I was a computer operator in 1972, remember. But that's like saying I used to be a blacksmith. I have never downloaded anything -- except for the other night, the drummer on a piece of orchestral music I wrote for the London Symphony Orchestra sent me an MP3. I was downloading it for three hours. I know that if you make something and someone steals it, that's theft. That's all you need to say about file sharing, isn't it? Where's the ambiguity?

Sometime last year, you reached a point where you'd been Elvis Costello for longer than you were Declan McManus. Did you mark the date?

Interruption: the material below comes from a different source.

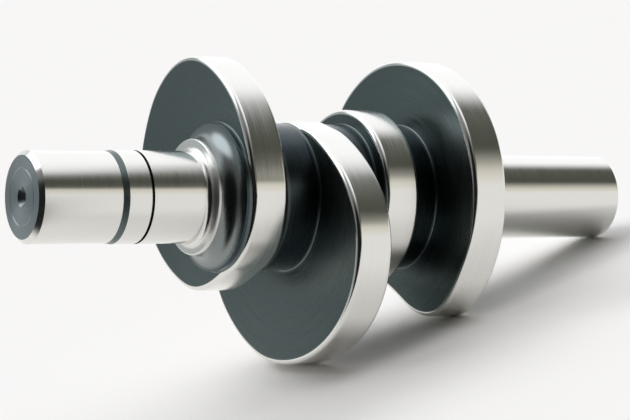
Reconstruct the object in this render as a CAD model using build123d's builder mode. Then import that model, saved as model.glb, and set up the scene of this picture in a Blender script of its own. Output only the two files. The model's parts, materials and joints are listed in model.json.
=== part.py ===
from build123d import *
import os

# Eccentric shaft, turned and ground from one bar: a stepped head, a run of heavy journals
# that carries three cam discs and one round disc, and a plain tail.
# Lengths are in millimetres, and stations are measured along the shaft from the head's end.

# Head, up to the thin shoulder
head_diameter = 60.0
head_length = 57.4
head_chamfer = 3.0
taper_length = 4.2
seat_diameter = 61.4
ring_groove_station = 77.3
ring_groove_width = 2.0
ring_groove_depth = 1.5
shoulder_station = 121.0
shoulder_diameter = 77.4
shoulder_width = 2.4
shoulder_edge = 0.9
shoulder_root = 4.0

# Cove that leads from the shoulder up to the first journal
cove_radius = 11.8
cove_floor_diameter = 74.6
journal_edge = 0.9

# Journals and discs
journal_diameter = 100.0
journal_foot = 1.0
disc_width = 26.7
disc_rounding = 3.0
first_cam_station = 140.0
second_cam_station = 191.9
round_disc_station = 237.4
round_disc_diameter = 120.2
last_cam_station = 284.9

# Tail
tail_diameter = 60.0
tail_length = 148.4
tail_foot = 4.0
tail_chamfer = 1.0

# Centre holes in both ends
centre_drill_diameter = 6.3
centre_mouth_diameter = 13.2
centre_mouth_angle = 60.0
centre_depth = 15.0

# Cam outlines. Angles run counter-clockwise from the right, as seen from the head's end.
# A dwell is a round stretch, written as its radius and the angles where it begins and ends.
# A flank leads on to the next dwell, written as shares of its turn with the share of lift there.
first_low_radius = 51.5
first_high_radius = 116.4
first_low = (first_low_radius, -68.0, 12.0)
first_rise = [
    (0.10, 0.02), (0.27, 0.12), (0.42, 0.28), (0.57, 0.50),
    (0.74, 0.80), (0.84, 0.92), (0.92, 0.975),
]
first_high = (first_high_radius, 146.0, 160.0)
first_fall = [
    (0.11, 0.07), (0.21, 0.17), (0.35, 0.36), (0.48, 0.53),
    (0.61, 0.67), (0.73, 0.815), (0.87, 0.95),
]

second_low_radius = 51.6
second_high_radius = 116.0
second_low = (second_low_radius, 72.0, 94.0)
second_rise = [
    (0.09, 0.028), (0.22, 0.07), (0.37, 0.15), (0.52, 0.30),
    (0.66, 0.53), (0.80, 0.795), (0.93, 0.975),
]
second_high = (second_high_radius, 222.0, 252.0)
second_fall = [
    (0.09, 0.026), (0.29, 0.069), (0.40, 0.115), (0.47, 0.19), (0.54, 0.305),
    (0.62, 0.49), (0.71, 0.70), (0.80, 0.85), (0.89, 0.94),
]

last_low_radius = 63.1
last_high_radius = 94.1
last_low = (last_low_radius, 198.0, 243.0)
last_rise = [
    (0.19, 0.045), (0.43, 0.25), (0.62, 0.584), (0.75, 0.80), (0.87, 0.945),
]
last_high = (last_high_radius, -54.0, 60.0)
last_fall = [
    (0.19, -0.026), (0.36, -0.094), (0.50, -0.148), (0.58, -0.165), (0.645, -0.045),
    (0.72, 0.38), (0.81, 0.765), (0.90, 0.939),
]

# How the shaft lies on a floor: turned about its own axis, and leaning down towards the tail,
# so that the second cam, the nose of the last cam and the end of the tail carry it.
turn_about_axis = -0.88
lean = 19.18


def section(station):
    """Plane across the shaft, with its x axis to the right as seen from the head's end."""
    return Plane(origin=(station, 0, 0), x_dir=(0, -1, 0), z_dir=(-1, 0, 0))


def on_outline(radius, angle):
    """Point of an outline, or a direction when the radius is 1."""
    return Vector(radius, 0).rotate(Axis.Z, angle)


def flank_points(dwell, next_dwell, shares):
    """Points from the end of one dwell to the beginning of the next."""
    radius, _, end = dwell
    next_radius, next_begin, _ = next_dwell
    turn = (next_begin - end) % 360
    lift = next_radius - radius
    stops = [(0, 0)] + shares + [(1, 1)]
    return [on_outline(radius + lift * risen, end + turn * turned) for turned, risen in stops]


def cam_outline(low, rise, high, fall):
    """Outline of a cam: a low and a high dwell with a flank on each side."""
    with BuildSketch() as cam:
        with BuildLine():
            for dwell, shares, next_dwell in ((low, rise, high), (high, fall, low)):
                radius, begin, end = dwell
                CenterArc((0, 0), radius, begin, end - begin)
                Spline(
                    flank_points(dwell, next_dwell, shares),
                    tangents=(on_outline(1, end + 90), on_outline(1, next_dwell[1] + 90)),
                )
        make_face()
    return cam.sketch


def round_outline(diameter):
    """Outline of a disc that runs true with the shaft."""
    with BuildSketch() as disc:
        Circle(diameter / 2)
    return disc.sketch


discs = [
    (first_cam_station, cam_outline(first_low, first_rise, first_high, first_fall)),
    (second_cam_station, cam_outline(second_low, second_rise, second_high, second_fall)),
    (round_disc_station, round_outline(round_disc_diameter)),
    (last_cam_station, cam_outline(last_low, last_rise, last_high, last_fall)),
]

taper_end = head_length + taper_length
cove_start = shoulder_station + shoulder_width
cove_end = cove_start + cove_radius
cove_centre = (cove_start, cove_floor_diameter / 2 + cove_radius)
journals_end = last_cam_station + disc_width / 2
tail_end = last_cam_station + disc_width + tail_length

with BuildPart() as upright_shaft:
    # Discs, with the edges of their rims rounded
    for station, outline in discs:
        with BuildSketch(section(station + disc_width)):
            add(outline)
        extrude(amount=disc_width)
        rim_edges = upright_shaft.edges(Select.LAST).filter_by(Axis.X, reverse=True)
        fillet(rim_edges, disc_rounding)

    # Head, journals and tail, turned as one profile
    with BuildSketch(Plane.XZ) as profile:
        with BuildLine():
            Polyline(
                (0, 0),
                (0, head_diameter / 2),
                (head_length, head_diameter / 2),
                (taper_end, seat_diameter / 2),
                (shoulder_station, seat_diameter / 2),
                (shoulder_station, shoulder_diameter / 2),
                (cove_start, shoulder_diameter / 2),
                (cove_start, cove_floor_diameter / 2),
            )
            CenterArc(cove_centre, cove_radius, -90, 90)
            Polyline(
                (cove_end, cove_floor_diameter / 2 + cove_radius),
                (cove_end, journal_diameter / 2),
                (journals_end, journal_diameter / 2),
                (journals_end, tail_diameter / 2),
                (tail_end, tail_diameter / 2),
                (tail_end, 0),
                (0, 0),
            )
        make_face()
        corners = profile.vertices()
        chamfer(corners.sort_by_distance((0, head_diameter / 2))[0], head_chamfer)
        chamfer(corners.sort_by_distance((tail_end, tail_diameter / 2))[0], tail_chamfer)
        fillet(corners.sort_by_distance((shoulder_station, seat_diameter / 2))[0], shoulder_root)
        fillet(corners.sort_by_distance((shoulder_station, shoulder_diameter / 2))[0], shoulder_edge)
        fillet(corners.sort_by_distance((cove_end, journal_diameter / 2))[0], journal_edge)
    revolve(axis=Axis.X)

    # Small fillets where the journals and the tail run into the discs
    feet = upright_shaft.edges(Select.NEW).filter_by(GeomType.LINE, reverse=True).sort_by(Axis.X)
    fillet(feet[-1], tail_foot)
    fillet(feet[:-1], journal_foot)

    # Groove for the ring that holds what sits against the shoulder
    with BuildSketch(Plane.XZ):
        with Locations((ring_groove_station, seat_diameter / 2 - ring_groove_depth)):
            Rectangle(ring_groove_width, 2 * ring_groove_depth, align=Align.MIN)
    revolve(axis=Axis.X, mode=Mode.SUBTRACT)

    # Centre holes
    head_face = section(0)
    tail_face = Plane(origin=(tail_end, 0, 0), x_dir=(0, 1, 0), z_dir=(1, 0, 0))
    with Locations(head_face, tail_face):
        CounterSinkHole(
            centre_drill_diameter / 2,
            centre_mouth_diameter / 2,
            centre_depth,
            centre_mouth_angle,
        )

# The shaft as it lies, with the middle of the space it takes up over the origin
lying = Rot(Y=lean) * Rot(X=turn_about_axis) * upright_shaft.part
space = lying.bounding_box()

with BuildPart() as eccentric_shaft:
    with Locations((-space.center().X, -space.center().Y, -space.min.Z)):
        add(lying)

eccentric_shaft.part.label = "eccentric_shaft"
os.makedirs("parts", exist_ok=True)
export_step(eccentric_shaft.part, "parts/eccentric_shaft.step")
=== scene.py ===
import json
import math

import bmesh
import bpy
from mathutils import Matrix, Vector


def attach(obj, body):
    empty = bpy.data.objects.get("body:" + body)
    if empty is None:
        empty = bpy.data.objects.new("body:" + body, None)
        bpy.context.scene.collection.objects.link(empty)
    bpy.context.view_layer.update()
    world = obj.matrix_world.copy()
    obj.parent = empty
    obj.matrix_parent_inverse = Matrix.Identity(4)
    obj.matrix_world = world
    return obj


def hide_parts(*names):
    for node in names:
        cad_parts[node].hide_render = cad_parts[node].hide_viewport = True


bl_info = {
    "name": "Eccentric shaft",
    "version": (1, 0, 0),
    "blender": (4, 5, 0),
    "location": "3D View > Sidebar > Shaft",
    "description": "Builds a ground steel cam shaft and the studio that it lies in",
    "category": "Add Mesh",
}

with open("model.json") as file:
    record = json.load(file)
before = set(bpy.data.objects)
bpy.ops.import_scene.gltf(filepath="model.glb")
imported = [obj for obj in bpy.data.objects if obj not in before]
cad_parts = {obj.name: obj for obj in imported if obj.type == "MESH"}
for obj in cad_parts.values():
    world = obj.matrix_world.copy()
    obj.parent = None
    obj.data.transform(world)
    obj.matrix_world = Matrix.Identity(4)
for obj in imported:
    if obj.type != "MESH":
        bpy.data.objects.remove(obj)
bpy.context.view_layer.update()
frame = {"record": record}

NODE = "eccentric_shaft"
MM = 0.001

# Kinds of node that the trees use most
MATH = "ShaderNodeMath"
VECTOR = "ShaderNodeVectorMath"

# Points around the shaft, the same on every piece so that their rings meet
ROUND_STEPS = 360
# Steps in each small round corner of a section, in the shoulder's root and in the cove
ARC_STEPS = 5
ROOT_STEPS = 8
COVE_STEPS = 16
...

No, I didn't. I don't see that as my identity. It's not on my passport. It's a show-business alias. Like Count Basie -- he wasn't really a count. Though my driver's license might be Costello.

And your first wife goes by the name Costello.

Only professionally, though.

Hmm. This is beginning to sound like an Elvis Costello song. Have you written any lyrics that you read now and say, ''What does that mean?''

Oh, yeah. But you know Monet? I look at his paintings without my glasses and they're in focus and 3-D. I think that about words. Sometimes you're trying to make a 3-D picture and not really saying exactly what you mean. But sometimes no one has any idea what you're talking about. And you realize, I don't even have any idea what I'm talking about.

Do you still expect to learn truths about the world from songs?

Yeah, but maybe small ones. I don't know that you learn big truths. Though I heard Bill Frisell play ''I'm So Lonesome I Could Cry'' last night, and that seemed as big as the world. It had all the sadness and all the heart.

What role does anger have in your songwriting these days?

You don't become more reasonable -- you become less reasonable. But it's expressed more as absurdity. It doesn't have to be just fury and mindless insult. And on this album, most of the negative things are intended for myself.